** Start **

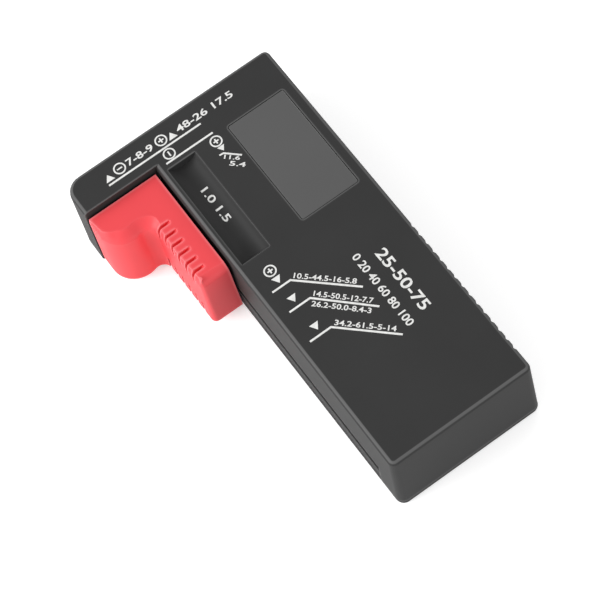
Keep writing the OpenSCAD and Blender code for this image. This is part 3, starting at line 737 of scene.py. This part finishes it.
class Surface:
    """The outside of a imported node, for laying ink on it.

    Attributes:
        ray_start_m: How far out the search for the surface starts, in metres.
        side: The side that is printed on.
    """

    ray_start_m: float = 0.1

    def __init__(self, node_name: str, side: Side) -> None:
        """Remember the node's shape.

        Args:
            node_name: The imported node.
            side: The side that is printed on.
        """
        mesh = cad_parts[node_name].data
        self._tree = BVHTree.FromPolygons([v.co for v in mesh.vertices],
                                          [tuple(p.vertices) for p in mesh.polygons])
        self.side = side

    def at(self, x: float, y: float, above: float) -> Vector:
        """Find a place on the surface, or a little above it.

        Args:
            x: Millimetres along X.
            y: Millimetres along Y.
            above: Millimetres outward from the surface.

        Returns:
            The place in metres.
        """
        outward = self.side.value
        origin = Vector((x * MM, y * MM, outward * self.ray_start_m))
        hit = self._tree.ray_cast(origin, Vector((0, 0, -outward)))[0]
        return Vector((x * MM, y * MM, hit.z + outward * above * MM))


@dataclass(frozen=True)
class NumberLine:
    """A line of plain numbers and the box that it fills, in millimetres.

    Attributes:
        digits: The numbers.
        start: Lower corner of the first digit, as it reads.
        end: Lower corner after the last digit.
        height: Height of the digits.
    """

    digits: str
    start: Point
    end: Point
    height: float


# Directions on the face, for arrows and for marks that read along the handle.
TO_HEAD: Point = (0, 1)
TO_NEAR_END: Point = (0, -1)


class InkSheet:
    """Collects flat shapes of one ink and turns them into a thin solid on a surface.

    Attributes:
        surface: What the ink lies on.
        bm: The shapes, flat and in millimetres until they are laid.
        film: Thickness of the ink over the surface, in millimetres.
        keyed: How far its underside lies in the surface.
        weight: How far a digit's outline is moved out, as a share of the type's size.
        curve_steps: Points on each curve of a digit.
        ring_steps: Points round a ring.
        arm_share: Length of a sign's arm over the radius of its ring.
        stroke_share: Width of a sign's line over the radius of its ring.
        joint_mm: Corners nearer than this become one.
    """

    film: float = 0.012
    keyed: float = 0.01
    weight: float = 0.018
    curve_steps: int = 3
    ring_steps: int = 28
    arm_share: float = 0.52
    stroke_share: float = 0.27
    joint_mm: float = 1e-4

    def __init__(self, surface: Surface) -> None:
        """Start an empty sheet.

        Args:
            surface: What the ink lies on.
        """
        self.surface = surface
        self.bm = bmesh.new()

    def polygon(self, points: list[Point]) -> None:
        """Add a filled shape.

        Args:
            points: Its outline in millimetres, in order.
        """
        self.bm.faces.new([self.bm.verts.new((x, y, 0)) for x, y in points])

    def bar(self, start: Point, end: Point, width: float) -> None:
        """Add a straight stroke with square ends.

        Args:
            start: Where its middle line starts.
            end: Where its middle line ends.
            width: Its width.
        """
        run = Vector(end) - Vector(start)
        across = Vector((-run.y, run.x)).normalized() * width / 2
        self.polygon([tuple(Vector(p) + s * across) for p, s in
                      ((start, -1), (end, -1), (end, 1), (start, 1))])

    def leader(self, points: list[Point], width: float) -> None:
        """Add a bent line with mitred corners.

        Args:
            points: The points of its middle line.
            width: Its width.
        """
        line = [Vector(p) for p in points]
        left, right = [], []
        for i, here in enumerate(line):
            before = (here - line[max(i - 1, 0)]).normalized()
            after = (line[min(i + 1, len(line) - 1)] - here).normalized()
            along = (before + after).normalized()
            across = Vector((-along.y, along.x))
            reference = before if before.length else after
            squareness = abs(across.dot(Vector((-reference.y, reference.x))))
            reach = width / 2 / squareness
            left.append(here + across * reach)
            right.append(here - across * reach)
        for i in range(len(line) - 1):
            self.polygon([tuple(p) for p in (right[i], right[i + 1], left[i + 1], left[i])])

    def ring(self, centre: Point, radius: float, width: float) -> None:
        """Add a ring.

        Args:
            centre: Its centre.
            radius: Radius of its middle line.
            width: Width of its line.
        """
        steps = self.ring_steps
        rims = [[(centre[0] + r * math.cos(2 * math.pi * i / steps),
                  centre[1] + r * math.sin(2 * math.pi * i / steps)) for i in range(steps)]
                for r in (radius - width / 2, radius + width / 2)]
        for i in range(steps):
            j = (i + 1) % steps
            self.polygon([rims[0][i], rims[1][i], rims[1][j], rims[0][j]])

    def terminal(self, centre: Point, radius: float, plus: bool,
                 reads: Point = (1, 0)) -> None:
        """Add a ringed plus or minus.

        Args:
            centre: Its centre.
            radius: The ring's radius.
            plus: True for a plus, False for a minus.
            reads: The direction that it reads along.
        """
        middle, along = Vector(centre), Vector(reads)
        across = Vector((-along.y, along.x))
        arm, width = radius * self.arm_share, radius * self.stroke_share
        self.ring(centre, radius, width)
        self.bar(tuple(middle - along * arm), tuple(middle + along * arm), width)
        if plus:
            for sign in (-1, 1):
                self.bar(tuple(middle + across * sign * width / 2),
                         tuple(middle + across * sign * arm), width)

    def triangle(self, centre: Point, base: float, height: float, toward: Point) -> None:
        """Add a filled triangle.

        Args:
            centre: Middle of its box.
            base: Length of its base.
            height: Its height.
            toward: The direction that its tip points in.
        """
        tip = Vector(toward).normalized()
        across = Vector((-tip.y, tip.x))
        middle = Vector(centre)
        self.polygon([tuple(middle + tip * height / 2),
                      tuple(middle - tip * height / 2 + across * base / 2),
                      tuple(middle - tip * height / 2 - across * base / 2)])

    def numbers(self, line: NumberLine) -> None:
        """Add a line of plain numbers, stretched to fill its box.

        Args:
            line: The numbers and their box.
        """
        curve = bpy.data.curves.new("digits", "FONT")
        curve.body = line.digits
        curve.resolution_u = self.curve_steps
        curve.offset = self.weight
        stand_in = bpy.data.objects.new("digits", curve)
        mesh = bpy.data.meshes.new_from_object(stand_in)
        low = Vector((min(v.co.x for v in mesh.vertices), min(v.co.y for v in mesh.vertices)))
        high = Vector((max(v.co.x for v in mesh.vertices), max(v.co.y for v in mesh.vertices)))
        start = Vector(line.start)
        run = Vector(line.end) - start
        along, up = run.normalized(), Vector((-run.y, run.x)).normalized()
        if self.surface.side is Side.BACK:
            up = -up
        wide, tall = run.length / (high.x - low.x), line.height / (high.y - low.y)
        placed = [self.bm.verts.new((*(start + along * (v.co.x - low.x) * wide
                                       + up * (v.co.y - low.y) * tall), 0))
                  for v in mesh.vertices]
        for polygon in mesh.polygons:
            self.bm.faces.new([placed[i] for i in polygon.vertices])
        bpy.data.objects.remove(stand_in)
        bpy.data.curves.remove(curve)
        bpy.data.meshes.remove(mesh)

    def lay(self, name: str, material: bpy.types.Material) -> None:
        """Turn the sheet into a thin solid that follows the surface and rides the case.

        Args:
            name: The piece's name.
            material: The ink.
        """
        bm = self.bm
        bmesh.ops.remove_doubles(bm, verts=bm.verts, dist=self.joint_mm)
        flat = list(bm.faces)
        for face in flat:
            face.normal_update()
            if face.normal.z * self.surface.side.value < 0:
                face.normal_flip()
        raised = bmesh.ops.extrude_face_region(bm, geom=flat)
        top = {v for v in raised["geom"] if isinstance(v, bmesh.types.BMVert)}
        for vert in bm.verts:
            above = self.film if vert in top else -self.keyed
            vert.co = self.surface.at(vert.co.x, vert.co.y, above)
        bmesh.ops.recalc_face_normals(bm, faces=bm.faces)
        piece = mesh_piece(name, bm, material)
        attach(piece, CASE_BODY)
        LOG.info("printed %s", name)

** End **

Problem requirements - Nothing beyond the lines starting at the line containing "mesh = cad_parts[node_name].data" and ending at the line containing "above: Millimetres outward" is to be reproduced; reproduce those lines exactly, both ends included.

Reply to the exercise -
        mesh = cad_parts[node_name].data
        self._tree = BVHTree.FromPolygons([v.co for v in mesh.vertices],
                                          [tuple(p.vertices) for p in mesh.polygons])
        self.side = side

    def at(self, x: float, y: float, above: float) -> Vector:
        """Find a place on the surface, or a little above it.

        Args:
            x: Millimetres along X.
            y: Millimetres along Y.
            above: Millimetres outward from the surface.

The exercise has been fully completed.